Now, the film does have its faults. The film does a great job keeping its suspense thriller pace when Gerard is hunting down Roberts through the back woods of Missouri and the streets of New York. However, the film has some big plot holes when it comes to the character of Royce. This is where the spoilers come in – so stop skip this section if you want to avoid said spoilers. The problems up when you consider that Royce is the mole in the DSS. On the one hand, Royce has access to these major secrets that he’s giving to the Chinese. He’s also high enough that he can quietly frame Roberts as the person selling secrets, without Roberts (or anyone else) being the wiser. That in and of itself isn’t so bad. However, he’s also in a position where having him taking part in the manhunt as a subordinate to Gerard isn’t out-of-place. I know that you have to account for a certain degree of suspension of disbelief, but this is probably one of the easiest things in the film to fix. You change it so that Royce is in on the plot, and the Director of the Diplomatic Security Service, Bertram Lamb (who assigns Royce to be with Gerard) is either the real mole and either give him a lower rank in the DSS (so it doesn’t look so bad), or leave him as the Director so it makes the conspiracy look more far reaching. It’s an easy fix, that requires, at the most, the addition of a few lines of dialog in various earlier scenes in the film, and one scene towards the end of the film. However, this is a big nitpick – one that stuck out to me, but a nitpick nonetheless.

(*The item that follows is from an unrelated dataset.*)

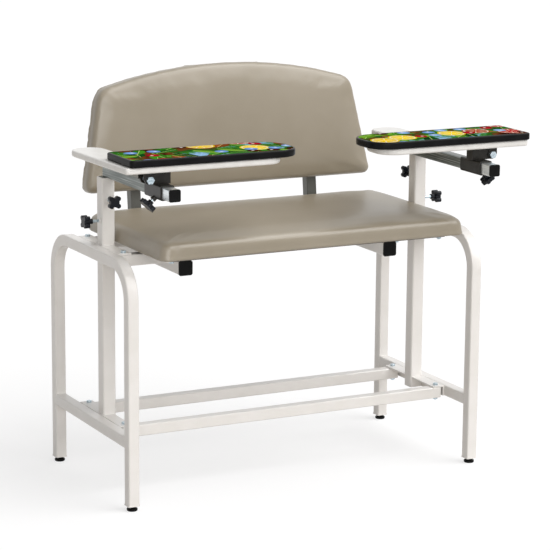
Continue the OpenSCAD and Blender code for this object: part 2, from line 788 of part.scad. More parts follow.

Ultimately, this is an enjoyable thriller. It’s not even a dumb thriller. It’s not totally smart either, but it’s internally consistent, it doesn’t cheat, and the plot hole over how much clout Royce has in the DSS is the only plot hole I spotted. I’m going to recommend this movie, even if you haven’t watched The Fugitive. I’m not going to say it’s the best movie released that year (especially since Saving Private Ryan was released that year) but I would put it in my Top 5 films of 1998.